Scientists discover new kind of small-cell lung cancer

Researchers have discovered a new kind of small-cell lung cancer (SCLC). The discovery paves the way for developing personalized medicine approaches to target this previously unnoticed form of the disease.

"Cancer is not one thing, it's actually hundreds of distinct diseases." This common refrain helps explain the frustrating experience oncologists have in testing a promising new drug only to find that it works well in some patients but fails for the majority. Such experiences have led researchers to believe that the more they can distinguish tumor types based on meaningful biological signatures, the better chance they have of finding subsets of patients that will respond to specific drug candidates.

One type of cancer in desperate need of new drug is SCLC, a cancer without a specific treatment that often spreads early.
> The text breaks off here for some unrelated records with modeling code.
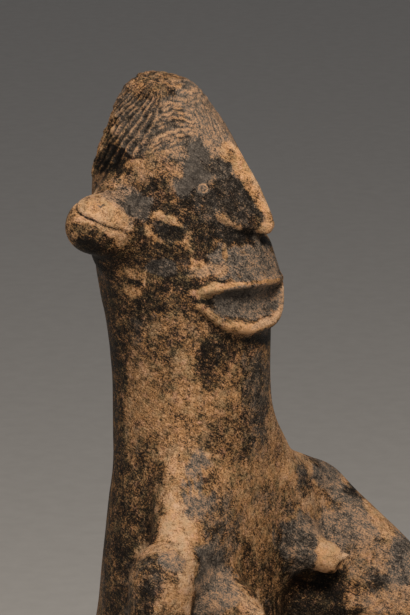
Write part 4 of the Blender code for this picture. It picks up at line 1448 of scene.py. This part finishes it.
def floor():
    """A wide plain floor under the figure."""
    sheet = bmesh.new()
    bmesh.ops.create_grid(sheet, x_segments=1, y_segments=1, size=FLOOR_HALF_WIDTH * MM)
    ground = shaped("floor", sheet)
    ground.data.materials.append(floor_material())
    return ground


def direction(vector):
    """A direction given as forward, right and up, in the scene's axes."""
    return place(*vector).normalized()


def facing(name, data, target, back, distance):
    """A camera or a lamp at a distance in millimetres back from the target, turned to it."""
    thing = scene_object(name, data)
    thing.location = target + back * distance * MM
    thing.rotation_euler = back.to_track_quat("Z", "Y").to_euler()
    return thing


def camera(target):
    lens = bpy.data.cameras.new("camera")
    lens.sensor_fit = "HORIZONTAL"
    lens.sensor_width = SENSOR_WIDTH
    lens.lens = SENSOR_WIDTH * CAMERA_DISTANCE / (PHOTO_WIDTH * PIXEL)
    back = direction(view_axes()[2])
    bpy.context.scene.camera = facing("camera", lens, target, back, CAMERA_DISTANCE)


def softbox(name, target, turn, rise, distance, size, watts, colour):
    """A square light, turned from the camera towards the picture's right and raised above it."""
    across, _, back = (direction(axis) for axis in view_axes())
    turn = math.radians(turn)
    rise = math.radians(rise)
    flat = (back * math.cos(turn) + across * math.sin(turn)) * math.cos(rise)
    towards = (flat + Vector((0, 0, math.sin(rise)))).normalized()
    lamp = bpy.data.lights.new(name, "AREA")
    lamp.size = size * MM
    lamp.energy = watts
    lamp.color = linear(colour)[:3]
    facing(name, lamp, target, towards, distance)


def surroundings():
    world = bpy.data.worlds.new("studio")
    world.use_nodes = True
    sky = world.node_tree.nodes["Background"]
    sky.inputs["Color"].default_value = linear(STUDIO_COLOUR)
    sky.inputs["Strength"].default_value = STUDIO_STRENGTH
    bpy.context.scene.world = world
    bpy.context.scene.view_settings.view_transform = "Standard"


def main():
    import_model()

    figure = fine_figure()
    coated(figure)
    move = settled(figure)
    figure.data.shade_smooth()
    figure.data.materials.append(clay_material())
    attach(figure, "root")
    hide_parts("maternity_figure")

    floor()
    target = move @ place(*CAMERA_TARGET)
    camera(target)
    for name, *settings in LIGHTS:
        softbox(name, target, *settings)
    surroundings()


main()
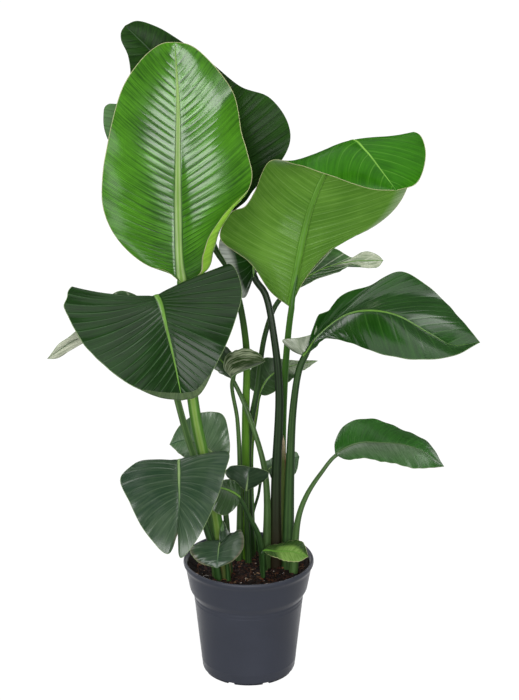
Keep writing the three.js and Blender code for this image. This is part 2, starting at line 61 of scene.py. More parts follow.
# Each softbox: its place and its width and height in metres, its glow, and the point that it faces
SOFTBOXES = {
    "softbox_front": ((0.06, -3.4, 1.50), (2.15, 0.95), 8.0, (0.0, 0.0, 0.9)),
    "softbox_front_left": ((-1.83, -2.78, 1.66), (1.5, 0.95), 7.0, (0.0, 0.0, 0.9)),
    "softbox_left": ((-2.6, 1.3, 1.6), (1.3, 1.0), 3.5, (0.1, 0.0, 0.7)),
    "softbox_right": ((2.7, -1.3, 1.7), (0.9, 1.6), 1.8, (0.0, 0.0, 0.7)),
    "softbox_high_right": ((2.05, 0.1, 3.1), (2.4, 1.1), 3.6, (0.0, 0.0, 0.7)),
    "softbox_top": ((-0.2, 0.1, 3.0), (3.0, 2.4), 0.9, (0.0, 0.0, 0.6)),
    "softbox_back": ((-1.5, 1.9, 2.5), (1.4, 1.2), 2.0, (0.0, 0.0, 0.8)),
    "softbox_low_right": ((2.2, 1.8, 0.8), (1.2, 1.4), 2.4, (0.0, 0.0, 0.2)),
    "softbox_low_left": ((-2.2, 1.8, 0.8), (1.2, 1.4), 2.4, (0.0, 0.0, 0.2)),
    "floor_bounce": ((0.0, -0.4, 0.004), (5.0, 5.0), 0.3, (0.0, -0.4, 9.0)),
}


def linear(code):
    """An sRGB hex colour as linear light, with alpha 1"""
    shares = [int(code[i:i + 2], 16) / 255 for i in (1, 3, 5)]
    return tuple(c / 12.92 if c <= 0.04045 else ((c + 0.055) / 1.055) ** 2.4 for c in shares) + (1.0,)


def add(tree, kind, settings={}, inputs={}):
    """One node with its settings and its inputs, each a value or the output of another node"""
    node = tree.nodes.new(kind)
    for key, value in settings.items():
        setattr(node, key, value)
    for key, value in inputs.items():
        if isinstance(value, bpy.types.NodeSocket):
            tree.links.new(value, node.inputs[key])
        else:
            node.inputs[key].default_value = value
    return node


def new_material(name):
    """An empty material and its node tree"""
    material = bpy.data.materials.new(name)
    material.use_nodes = True
    material.node_tree.nodes.clear()
    return material, material.node_tree


def in_scene(name, data):
    """A new object in the scene"""
    thing = bpy.data.objects.new(name, data)
    bpy.context.scene.collection.objects.link(thing)
    return thing


def mesh_object(name, points, faces, materials):
    """A mesh of points in mm, in the scene"""
    mesh = bpy.data.meshes.new(name)
    mesh.from_pydata((np.asarray(points, float) * MM).tolist(), [], faces)
    for material in materials:
        mesh.materials.append(material)
    mesh.shade_smooth()
    return in_scene(name, mesh)


def ring_points(radius, height, sides):
    """A level ring of points, anticlockwise from +X"""
    turns = [2 * math.pi * k / sides for k in range(sides)]
    return [(math.cos(turn) * radius, math.sin(turn) * radius, height) for turn in turns]


def ring_faces(spans, sides, first=0):
    """The quads between rings of points that follow each other, where the first ring starts at one point"""
    faces = []
    for i in range(spans):
        for k in range(sides):
            a, b = first + i * sides + k, first + i * sides + (k + 1) % sides
            faces.append((a, b, b + sides, a + sides))
    return faces


def end_faces(spans, sides):
    """The two discs that close the first and the last ring"""
    last = spans * sides
    return [tuple(reversed(range(sides))), tuple(range(last, last + sides))]


camera = in_scene("camera", bpy.data.cameras.new("camera"))
camera.data.sensor_fit = "VERTICAL"
camera.data.sensor_height = SENSOR_HEIGHT
camera.data.sensor_width = SENSOR_HEIGHT
camera.data.lens = SENSOR_HEIGHT * FOCAL_PIXELS / PICTURE_HEIGHT
camera.location = CAMERA_PLACE
camera.rotation_euler = (math.pi / 2 - CAMERA_PITCH, 0, 0)
bpy.context.scene.camera = camera
bpy.context.scene.view_settings.view_transform = "Standard"

for name, (place, size, glow, aim) in SOFTBOXES.items():
    light = bpy.data.lights.new(name, "AREA")
    light.shape = "RECTANGLE"
    light.size, light.size_y = size
    light.energy = glow * WATTS_PER_GLOW * size[0] * size[1]
    lamp = in_scene(name, light)
    lamp.location = place
    lamp.rotation_euler = (Vector(aim) - Vector(place)).to_track_quat("-Z", "Y").to_euler()

# White paint. The cove is white to the lens all round, but only the softboxes and the room's faint glow
# light the plant.
cove_white, tree = new_material("cove_white_paint")
shader = add(tree, "ShaderNodeEmission", {}, {"Color": linear("#ffffff"), "Strength": COVE_GLOW})
add(tree, "ShaderNodeOutputMaterial", {}, {0: shader.outputs[0]})
points = []
for width, height in COVE_RINGS:
    points += ring_points(COVE_RADIUS / MM * width, COVE_RADIUS / MM * height, COVE_SIDES)
spans = len(COVE_RINGS) - 1
faces = ring_faces(spans, COVE_SIDES) + end_faces(spans, COVE_SIDES)
cove = mesh_object("cove", points, faces, [cove_white])
cove.visible_diffuse = False
cove.visible_glossy = False
cove.visible_shadow = False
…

Chemotherapy, radiotherapy, and surgery enable only 6% of patients to survive 5 years from the time of their diagnosis. About 10%-15% of all lung cancers are SCLC.

Fresh insight comes from an analysis of gene activity in human SCLC tumors that is reported today in Genes & Development. It reveals an unexpected activity pattern in around 20% of samples. The research team, led by Christopher Vakoc, M.D., Ph.D., a Cold Spring Harbor Laboratory (CSHL) Associate Professor, found a paucity of neuroendocrine markers in pulmonary neuroendocrine cells, a cell type thought to be the source of SCLC.

To further characterize this minority of cells, Vakoc and colleagues used a method they developed in 2015 that employs the gene-editing tool CRISPR to screen for specific proteins that are critical to the growth of various human cancer cell lines, including SCLC lines. Using this "CRISPR screen," the team found that a transcription factor called POU2F3 is expressed exclusively in the minority of SCLC tumors with low levels of neuroendocrine markers. It turns out that this variant form of SCLC tumors are derived from a separate class of rare cells called tuft cells.

"We were using the CRISPR screen to discover new vulnerabilities in this disease that we didn't know about before," Vakoc says. "The surprise is that in the process, we discovered a new form of lung cancer."

Developing drugs that specifically target the function of POU2F3 may be particularly effective in the subset of patients with tumors that express high levels of this transcription factor.

"In the past, we've lumped the different forms of SCLC together because they look similar on a microscope slide, but we now have some molecular tests that can easily discriminate these malignancies," says postdoctoral investigator Yu-Han Huang, first author on the new paper. "Our findings suggest that we should be designing clinical studies for them separately, to find therapies that might cater to the different types of tumor."

Vakoc's team is currently looking for collaborators to do preclinical tests in mice to test compounds that target POU2F3. They also plan to use their CRISPR-based stress test to look for variant types of pancreas cancer which they hope might provide similarly specific targets for treatments.